Directions for this task =>
Each entry that follows must be output without any deviation.

3D code data
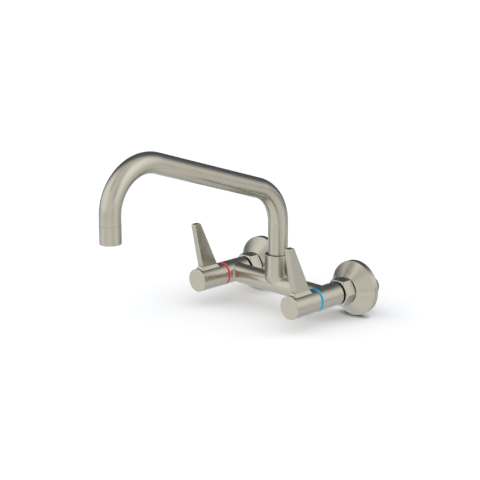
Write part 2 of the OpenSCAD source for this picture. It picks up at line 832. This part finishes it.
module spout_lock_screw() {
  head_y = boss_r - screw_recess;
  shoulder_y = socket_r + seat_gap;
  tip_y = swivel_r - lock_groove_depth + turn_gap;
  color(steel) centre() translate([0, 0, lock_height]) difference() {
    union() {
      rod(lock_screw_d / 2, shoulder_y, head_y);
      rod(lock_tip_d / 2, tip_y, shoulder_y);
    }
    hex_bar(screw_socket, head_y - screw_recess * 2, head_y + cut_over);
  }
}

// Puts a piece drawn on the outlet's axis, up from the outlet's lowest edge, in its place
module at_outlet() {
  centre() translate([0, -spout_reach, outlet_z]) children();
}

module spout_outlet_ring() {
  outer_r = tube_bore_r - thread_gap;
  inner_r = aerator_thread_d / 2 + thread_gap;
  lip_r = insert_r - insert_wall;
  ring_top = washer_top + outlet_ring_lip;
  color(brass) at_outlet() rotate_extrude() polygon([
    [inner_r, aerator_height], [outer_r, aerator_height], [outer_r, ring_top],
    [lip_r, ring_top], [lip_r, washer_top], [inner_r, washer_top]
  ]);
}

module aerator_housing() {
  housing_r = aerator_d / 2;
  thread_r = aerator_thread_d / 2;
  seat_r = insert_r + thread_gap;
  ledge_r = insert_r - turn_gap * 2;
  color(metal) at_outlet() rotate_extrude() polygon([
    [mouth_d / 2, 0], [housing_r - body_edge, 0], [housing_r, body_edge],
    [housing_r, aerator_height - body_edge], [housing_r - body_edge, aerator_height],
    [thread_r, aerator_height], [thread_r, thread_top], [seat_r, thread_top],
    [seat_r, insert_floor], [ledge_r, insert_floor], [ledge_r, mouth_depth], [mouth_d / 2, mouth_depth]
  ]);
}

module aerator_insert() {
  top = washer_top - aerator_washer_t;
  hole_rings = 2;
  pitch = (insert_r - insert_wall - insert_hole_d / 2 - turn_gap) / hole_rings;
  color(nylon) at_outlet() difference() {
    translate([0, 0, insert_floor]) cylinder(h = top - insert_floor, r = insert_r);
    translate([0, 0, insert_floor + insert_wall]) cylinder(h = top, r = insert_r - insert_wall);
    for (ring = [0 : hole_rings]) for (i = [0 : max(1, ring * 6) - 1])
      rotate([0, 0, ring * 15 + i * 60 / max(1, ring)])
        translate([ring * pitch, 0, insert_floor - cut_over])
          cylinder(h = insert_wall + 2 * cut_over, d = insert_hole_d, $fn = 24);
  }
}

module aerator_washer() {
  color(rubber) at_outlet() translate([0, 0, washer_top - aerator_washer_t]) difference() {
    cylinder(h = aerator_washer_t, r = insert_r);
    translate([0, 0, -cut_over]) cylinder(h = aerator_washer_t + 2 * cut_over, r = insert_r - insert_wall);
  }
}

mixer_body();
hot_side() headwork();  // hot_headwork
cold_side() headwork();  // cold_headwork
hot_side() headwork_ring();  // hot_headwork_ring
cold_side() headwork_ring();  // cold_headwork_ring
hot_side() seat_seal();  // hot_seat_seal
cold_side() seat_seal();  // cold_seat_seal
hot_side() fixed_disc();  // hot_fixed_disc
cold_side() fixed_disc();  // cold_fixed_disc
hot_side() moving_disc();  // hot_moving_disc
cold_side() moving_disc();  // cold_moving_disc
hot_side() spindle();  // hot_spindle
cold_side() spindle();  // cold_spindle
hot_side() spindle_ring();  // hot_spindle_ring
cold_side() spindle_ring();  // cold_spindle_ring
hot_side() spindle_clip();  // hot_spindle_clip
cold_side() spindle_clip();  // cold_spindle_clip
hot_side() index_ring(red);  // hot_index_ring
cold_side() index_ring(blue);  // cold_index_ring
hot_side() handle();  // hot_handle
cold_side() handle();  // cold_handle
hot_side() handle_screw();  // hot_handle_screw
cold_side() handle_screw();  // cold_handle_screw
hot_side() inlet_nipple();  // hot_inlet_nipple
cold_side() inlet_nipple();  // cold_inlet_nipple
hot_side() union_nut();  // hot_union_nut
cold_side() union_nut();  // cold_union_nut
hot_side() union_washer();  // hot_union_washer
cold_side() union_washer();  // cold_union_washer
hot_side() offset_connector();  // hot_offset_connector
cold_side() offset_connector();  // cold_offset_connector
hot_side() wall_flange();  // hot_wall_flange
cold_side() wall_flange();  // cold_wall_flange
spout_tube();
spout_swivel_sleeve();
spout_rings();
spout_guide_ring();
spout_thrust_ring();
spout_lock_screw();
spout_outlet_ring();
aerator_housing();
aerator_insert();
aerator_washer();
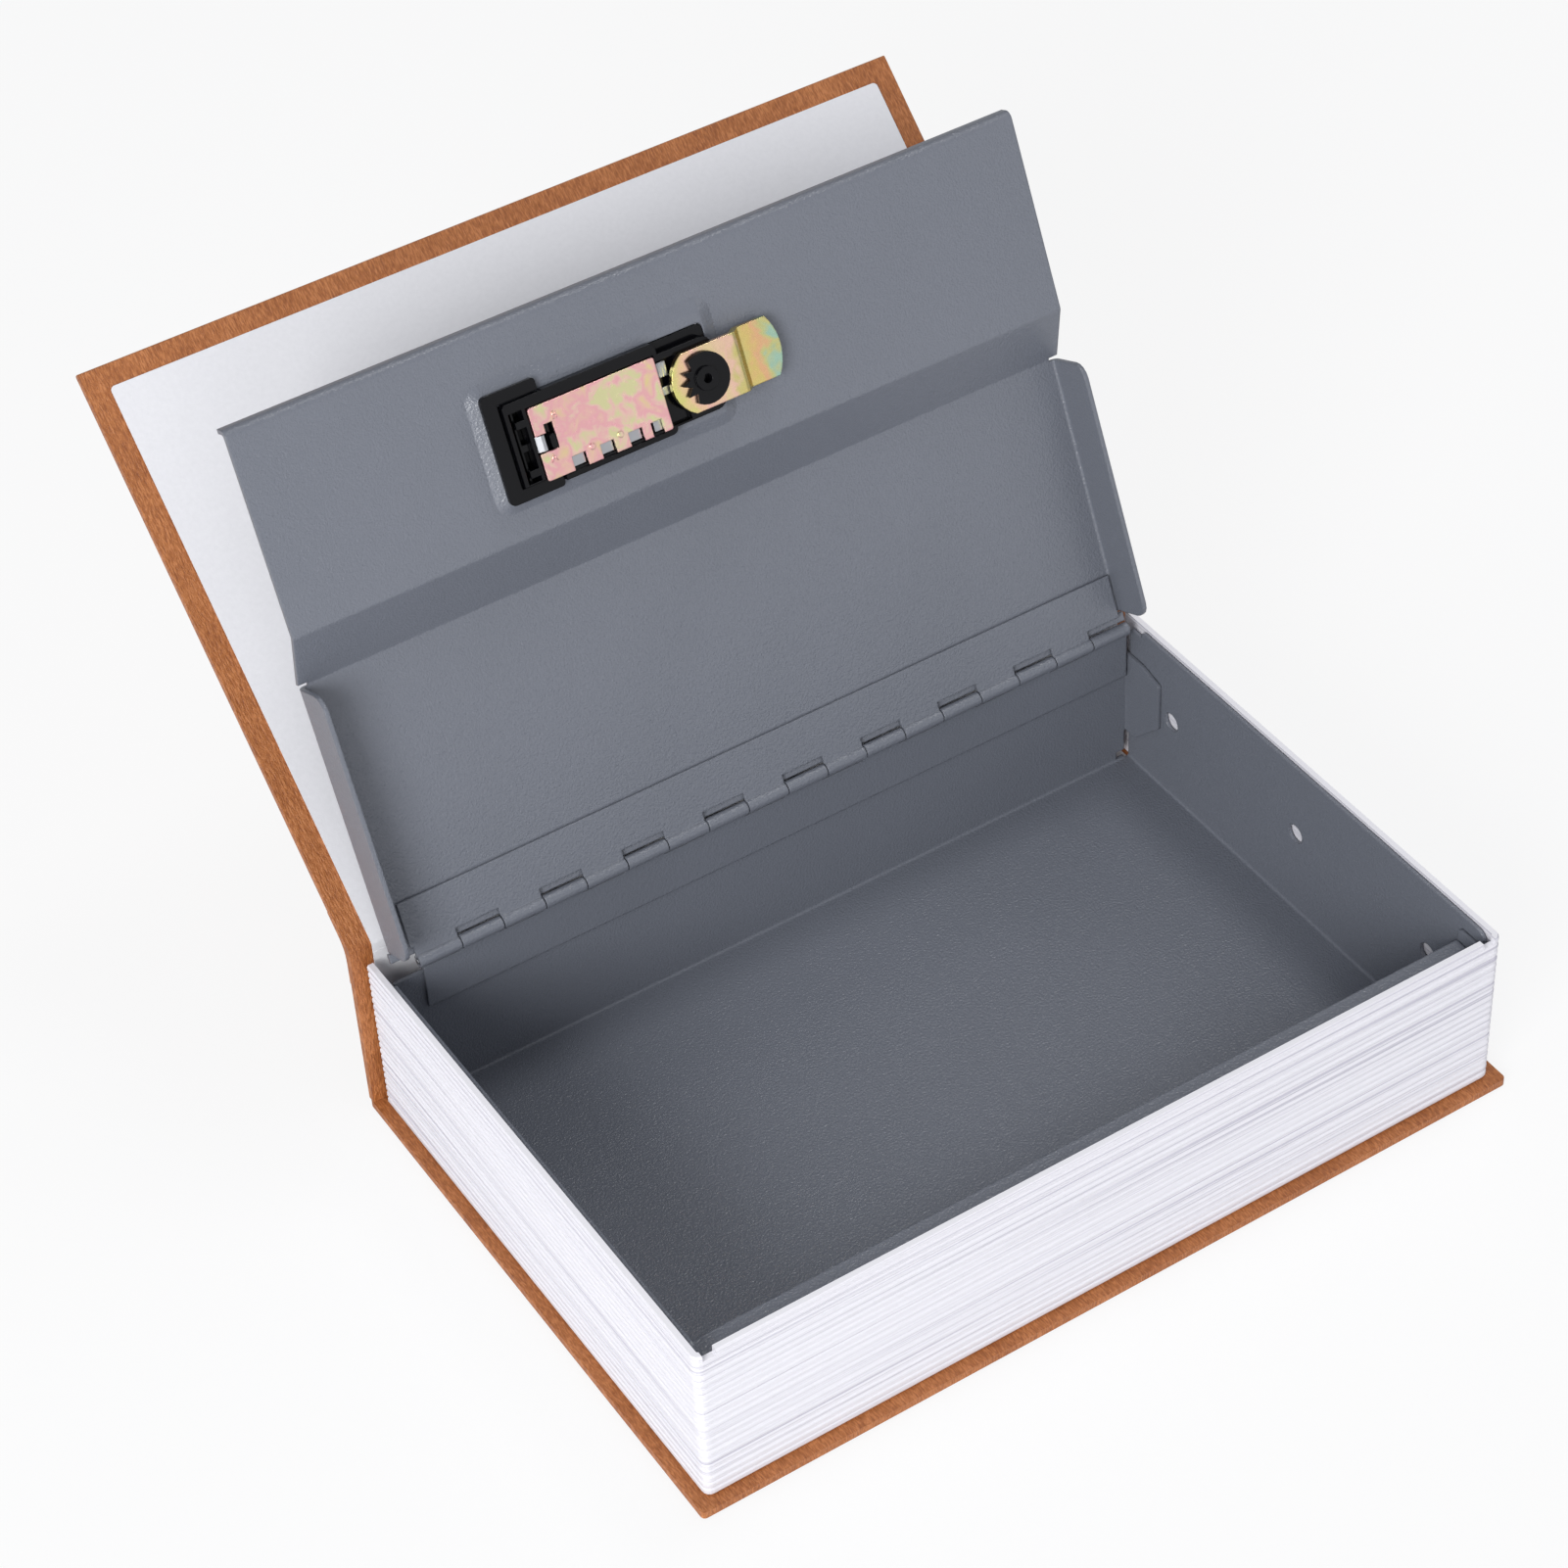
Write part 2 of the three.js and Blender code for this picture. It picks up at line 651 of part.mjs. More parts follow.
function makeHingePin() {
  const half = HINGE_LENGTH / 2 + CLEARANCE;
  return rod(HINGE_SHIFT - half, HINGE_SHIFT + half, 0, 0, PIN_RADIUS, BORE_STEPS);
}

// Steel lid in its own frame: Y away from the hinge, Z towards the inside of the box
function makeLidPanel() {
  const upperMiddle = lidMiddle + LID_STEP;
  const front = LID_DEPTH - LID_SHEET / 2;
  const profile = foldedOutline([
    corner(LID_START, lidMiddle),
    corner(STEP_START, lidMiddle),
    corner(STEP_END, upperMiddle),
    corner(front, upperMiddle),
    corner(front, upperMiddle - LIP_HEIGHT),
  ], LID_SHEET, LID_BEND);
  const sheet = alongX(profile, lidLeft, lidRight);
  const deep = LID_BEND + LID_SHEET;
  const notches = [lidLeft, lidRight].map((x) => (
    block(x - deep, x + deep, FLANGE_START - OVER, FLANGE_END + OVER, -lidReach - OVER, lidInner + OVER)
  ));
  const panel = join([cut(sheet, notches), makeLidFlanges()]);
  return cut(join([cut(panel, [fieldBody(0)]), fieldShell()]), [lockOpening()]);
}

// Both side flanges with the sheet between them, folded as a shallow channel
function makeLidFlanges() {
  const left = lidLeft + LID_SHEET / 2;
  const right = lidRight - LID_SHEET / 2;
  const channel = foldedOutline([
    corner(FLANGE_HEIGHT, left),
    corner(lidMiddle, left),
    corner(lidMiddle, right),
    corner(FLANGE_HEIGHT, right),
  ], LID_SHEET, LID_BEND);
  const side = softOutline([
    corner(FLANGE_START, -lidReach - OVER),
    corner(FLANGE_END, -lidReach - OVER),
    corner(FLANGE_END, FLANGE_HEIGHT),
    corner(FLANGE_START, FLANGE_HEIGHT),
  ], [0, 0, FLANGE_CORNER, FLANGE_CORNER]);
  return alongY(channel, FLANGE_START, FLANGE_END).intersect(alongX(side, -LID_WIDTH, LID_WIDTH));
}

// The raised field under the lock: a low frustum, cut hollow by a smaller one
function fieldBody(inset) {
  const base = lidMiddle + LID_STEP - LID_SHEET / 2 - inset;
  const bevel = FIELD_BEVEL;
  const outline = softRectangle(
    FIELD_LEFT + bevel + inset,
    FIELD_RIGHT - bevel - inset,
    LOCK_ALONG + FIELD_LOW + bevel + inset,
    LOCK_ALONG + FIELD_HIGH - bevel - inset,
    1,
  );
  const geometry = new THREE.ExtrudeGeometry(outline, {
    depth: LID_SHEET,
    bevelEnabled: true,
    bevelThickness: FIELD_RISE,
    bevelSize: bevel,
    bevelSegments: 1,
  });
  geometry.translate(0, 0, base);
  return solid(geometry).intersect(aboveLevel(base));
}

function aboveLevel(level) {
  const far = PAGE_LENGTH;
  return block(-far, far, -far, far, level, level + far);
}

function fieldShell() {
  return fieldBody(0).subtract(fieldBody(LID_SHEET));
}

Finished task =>
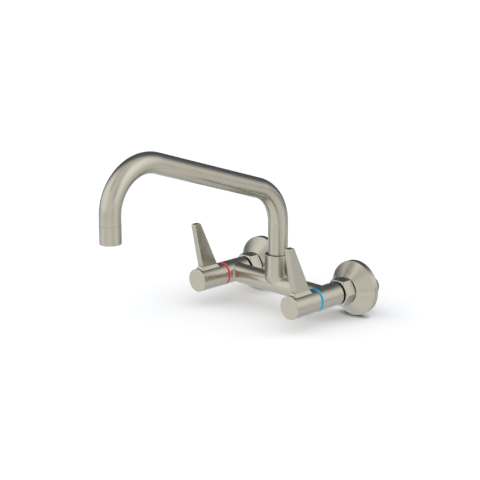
Write part 2 of the OpenSCAD source for this picture. It picks up at line 832. This part finishes it.
module spout_lock_screw() {
  head_y = boss_r - screw_recess;
  shoulder_y = socket_r + seat_gap;
  tip_y = swivel_r - lock_groove_depth + turn_gap;
  color(steel) centre() translate([0, 0, lock_height]) difference() {
    union() {
      rod(lock_screw_d / 2, shoulder_y, head_y);
      rod(lock_tip_d / 2, tip_y, shoulder_y);
    }
    hex_bar(screw_socket, head_y - screw_recess * 2, head_y + cut_over);
  }
}

// Puts a piece drawn on the outlet's axis, up from the outlet's lowest edge, in its place
module at_outlet() {
  centre() translate([0, -spout_reach, outlet_z]) children();
}

module spout_outlet_ring() {
  outer_r = tube_bore_r - thread_gap;
  inner_r = aerator_thread_d / 2 + thread_gap;
  lip_r = insert_r - insert_wall;
  ring_top = washer_top + outlet_ring_lip;
  color(brass) at_outlet() rotate_extrude() polygon([
    [inner_r, aerator_height], [outer_r, aerator_height], [outer_r, ring_top],
    [lip_r, ring_top], [lip_r, washer_top], [inner_r, washer_top]
  ]);
}

module aerator_housing() {
  housing_r = aerator_d / 2;
  thread_r = aerator_thread_d / 2;
  seat_r = insert_r + thread_gap;
  ledge_r = insert_r - turn_gap * 2;
  color(metal) at_outlet() rotate_extrude() polygon([
    [mouth_d / 2, 0], [housing_r - body_edge, 0], [housing_r, body_edge],
    [housing_r, aerator_height - body_edge], [housing_r - body_edge, aerator_height],
    [thread_r, aerator_height], [thread_r, thread_top], [seat_r, thread_top],
    [seat_r, insert_floor], [ledge_r, insert_floor], [ledge_r, mouth_depth], [mouth_d / 2, mouth_depth]
  ]);
}

module aerator_insert() {
  top = washer_top - aerator_washer_t;
  hole_rings = 2;
  pitch = (insert_r - insert_wall - insert_hole_d / 2 - turn_gap) / hole_rings;
  color(nylon) at_outlet() difference() {
    translate([0, 0, insert_floor]) cylinder(h = top - insert_floor, r = insert_r);
    translate([0, 0, insert_floor + insert_wall]) cylinder(h = top, r = insert_r - insert_wall);
    for (ring = [0 : hole_rings]) for (i = [0 : max(1, ring * 6) - 1])
      rotate([0, 0, ring * 15 + i * 60 / max(1, ring)])
        translate([ring * pitch, 0, insert_floor - cut_over])
          cylinder(h = insert_wall + 2 * cut_over, d = insert_hole_d, $fn = 24);
  }
}

module aerator_washer() {
  color(rubber) at_outlet() translate([0, 0, washer_top - aerator_washer_t]) difference() {
    cylinder(h = aerator_washer_t, r = insert_r);
    translate([0, 0, -cut_over]) cylinder(h = aerator_washer_t + 2 * cut_over, r = insert_r - insert_wall);
  }
}

mixer_body();
hot_side() headwork();  // hot_headwork
cold_side() headwork();  // cold_headwork
hot_side() headwork_ring();  // hot_headwork_ring
cold_side() headwork_ring();  // cold_headwork_ring
hot_side() seat_seal();  // hot_seat_seal
cold_side() seat_seal();  // cold_seat_seal
hot_side() fixed_disc();  // hot_fixed_disc
cold_side() fixed_disc();  // cold_fixed_disc
hot_side() moving_disc();  // hot_moving_disc
cold_side() moving_disc();  // cold_moving_disc
hot_side() spindle();  // hot_spindle
cold_side() spindle();  // cold_spindle
hot_side() spindle_ring();  // hot_spindle_ring
cold_side() spindle_ring();  // cold_spindle_ring
hot_side() spindle_clip();  // hot_spindle_clip
cold_side() spindle_clip();  // cold_spindle_clip
hot_side() index_ring(red);  // hot_index_ring
cold_side() index_ring(blue);  // cold_index_ring
hot_side() handle();  // hot_handle
cold_side() handle();  // cold_handle
hot_side() handle_screw();  // hot_handle_screw
cold_side() handle_screw();  // cold_handle_screw
hot_side() inlet_nipple();  // hot_inlet_nipple
cold_side() inlet_nipple();  // cold_inlet_nipple
hot_side() union_nut();  // hot_union_nut
cold_side() union_nut();  // cold_union_nut
hot_side() union_washer();  // hot_union_washer
cold_side() union_washer();  // cold_union_washer
hot_side() offset_connector();  // hot_offset_connector
cold_side() offset_connector();  // cold_offset_connector
hot_side() wall_flange();  // hot_wall_flange
cold_side() wall_flange();  // cold_wall_flange
spout_tube();
spout_swivel_sleeve();
spout_rings();
spout_guide_ring();
spout_thrust_ring();
spout_lock_screw();
spout_outlet_ring();
aerator_housing();
aerator_insert();
aerator_washer();
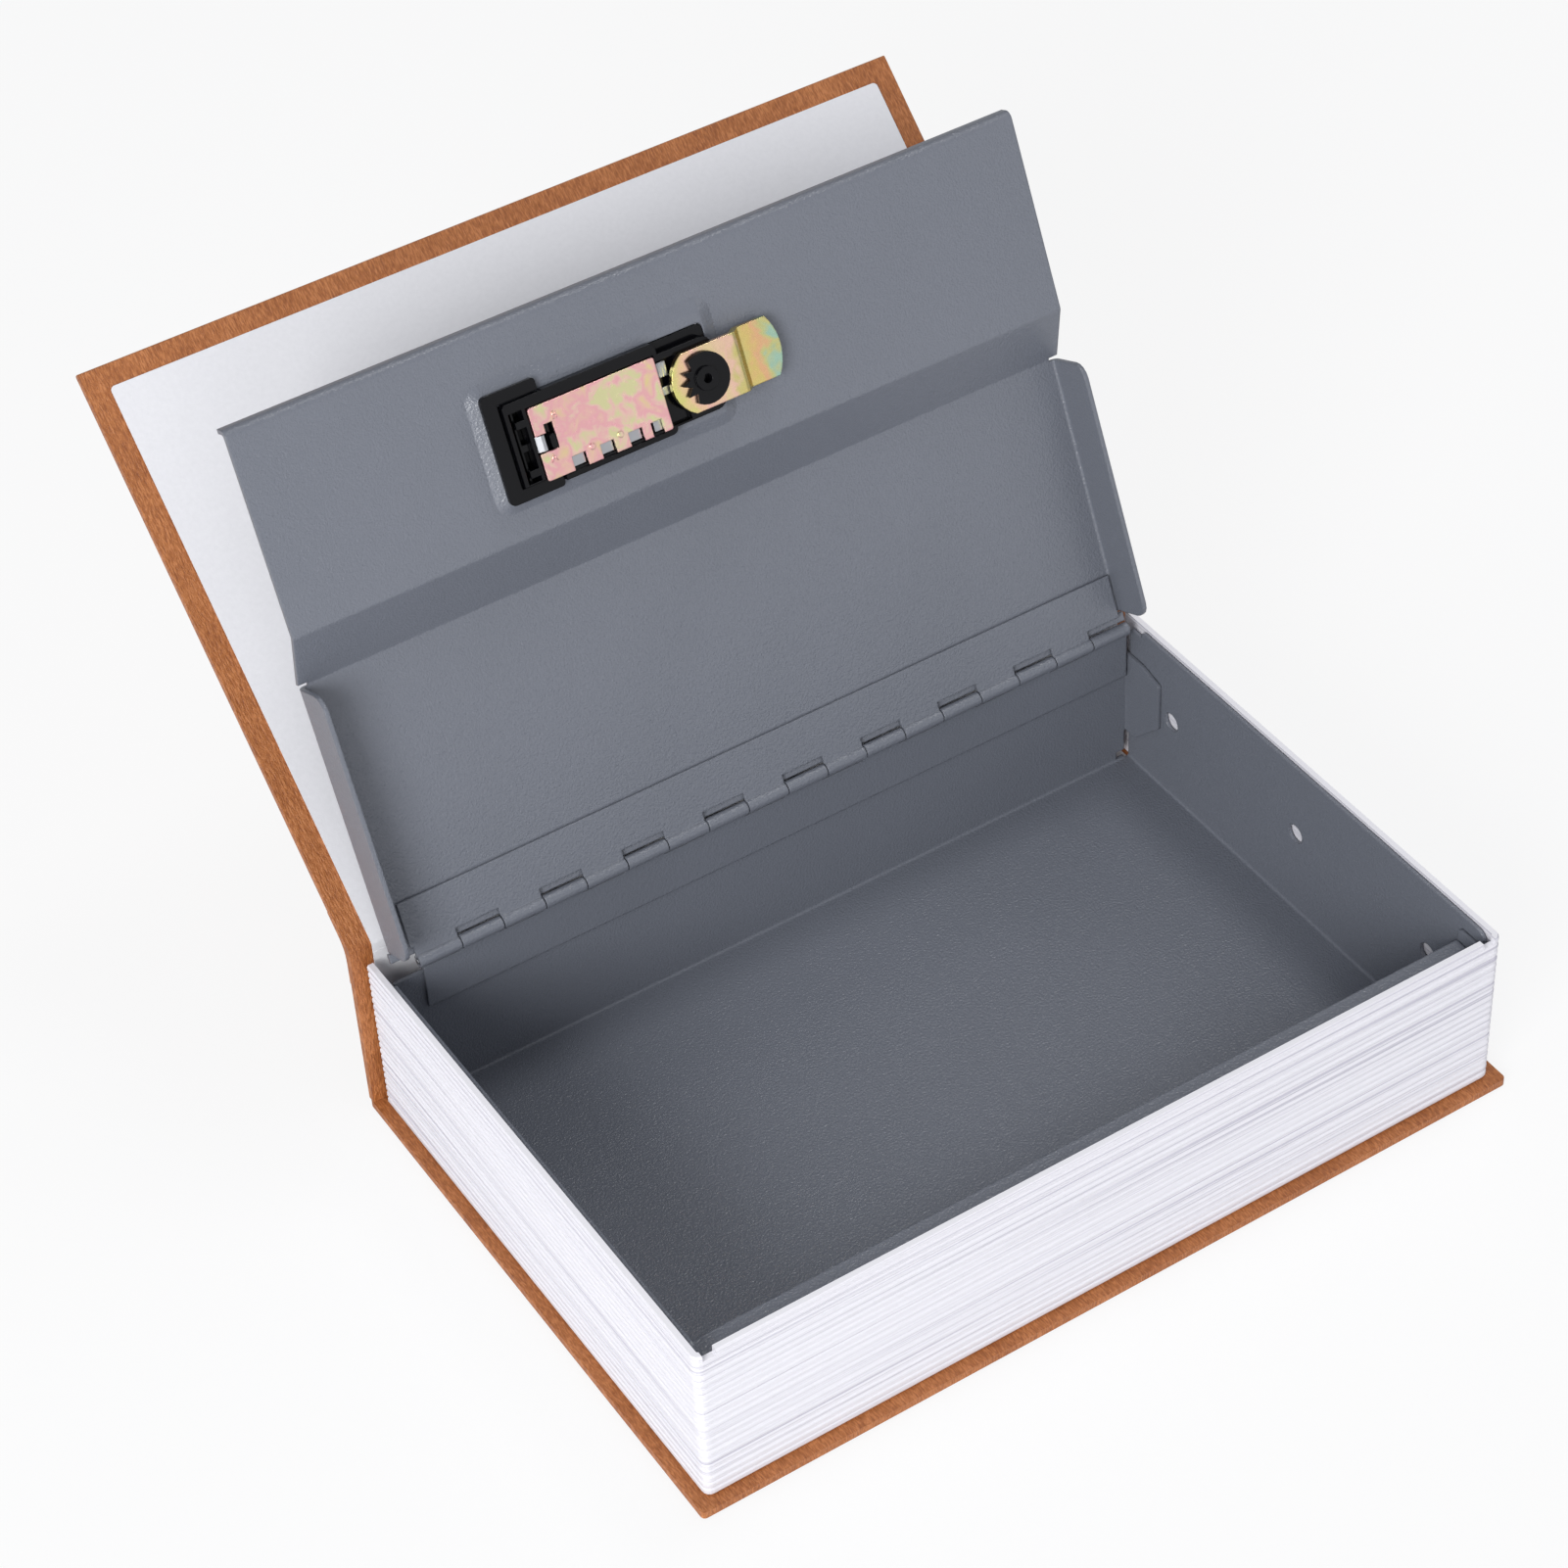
Write part 2 of the three.js and Blender code for this picture. It picks up at line 651 of part.mjs. More parts follow.
function makeHingePin() {
  const half = HINGE_LENGTH / 2 + CLEARANCE;
  return rod(HINGE_SHIFT - half, HINGE_SHIFT + half, 0, 0, PIN_RADIUS, BORE_STEPS);
}

// Steel lid in its own frame: Y away from the hinge, Z towards the inside of the box
function makeLidPanel() {
  const upperMiddle = lidMiddle + LID_STEP;
  const front = LID_DEPTH - LID_SHEET / 2;
  const profile = foldedOutline([
    corner(LID_START, lidMiddle),
    corner(STEP_START, lidMiddle),
    corner(STEP_END, upperMiddle),
    corner(front, upperMiddle),
    corner(front, upperMiddle - LIP_HEIGHT),
  ], LID_SHEET, LID_BEND);
  const sheet = alongX(profile, lidLeft, lidRight);
  const deep = LID_BEND + LID_SHEET;
  const notches = [lidLeft, lidRight].map((x) => (
    block(x - deep, x + deep, FLANGE_START - OVER, FLANGE_END + OVER, -lidReach - OVER, lidInner + OVER)
  ));
  const panel = join([cut(sheet, notches), makeLidFlanges()]);
  return cut(join([cut(panel, [fieldBody(0)]), fieldShell()]), [lockOpening()]);
}

// Both side flanges with the sheet between them, folded as a shallow channel
function makeLidFlanges() {
  const left = lidLeft + LID_SHEET / 2;
  const right = lidRight - LID_SHEET / 2;
  const channel = foldedOutline([
    corner(FLANGE_HEIGHT, left),
    corner(lidMiddle, left),
    corner(lidMiddle, right),
    corner(FLANGE_HEIGHT, right),
  ], LID_SHEET, LID_BEND);
  const side = softOutline([
    corner(FLANGE_START, -lidReach - OVER),
    corner(FLANGE_END, -lidReach - OVER),
    corner(FLANGE_END, FLANGE_HEIGHT),
    corner(FLANGE_START, FLANGE_HEIGHT),
  ], [0, 0, FLANGE_CORNER, FLANGE_CORNER]);
  return alongY(channel, FLANGE_START, FLANGE_END).intersect(alongX(side, -LID_WIDTH, LID_WIDTH));
}

// The raised field under the lock: a low frustum, cut hollow by a smaller one
function fieldBody(inset) {
  const base = lidMiddle + LID_STEP - LID_SHEET / 2 - inset;
  const bevel = FIELD_BEVEL;
  const outline = softRectangle(
    FIELD_LEFT + bevel + inset,
    FIELD_RIGHT - bevel - inset,
    LOCK_ALONG + FIELD_LOW + bevel + inset,
    LOCK_ALONG + FIELD_HIGH - bevel - inset,
    1,
  );
  const geometry = new THREE.ExtrudeGeometry(outline, {
    depth: LID_SHEET,
    bevelEnabled: true,
    bevelThickness: FIELD_RISE,
    bevelSize: bevel,
    bevelSegments: 1,
  });
  geometry.translate(0, 0, base);
  return solid(geometry).intersect(aboveLevel(base));
}

function aboveLevel(level) {
  const far = PAGE_LENGTH;
  return block(-far, far, -far, far, level, level + far);
}

function fieldShell() {
  return fieldBody(0).subtract(fieldBody(LID_SHEET));
}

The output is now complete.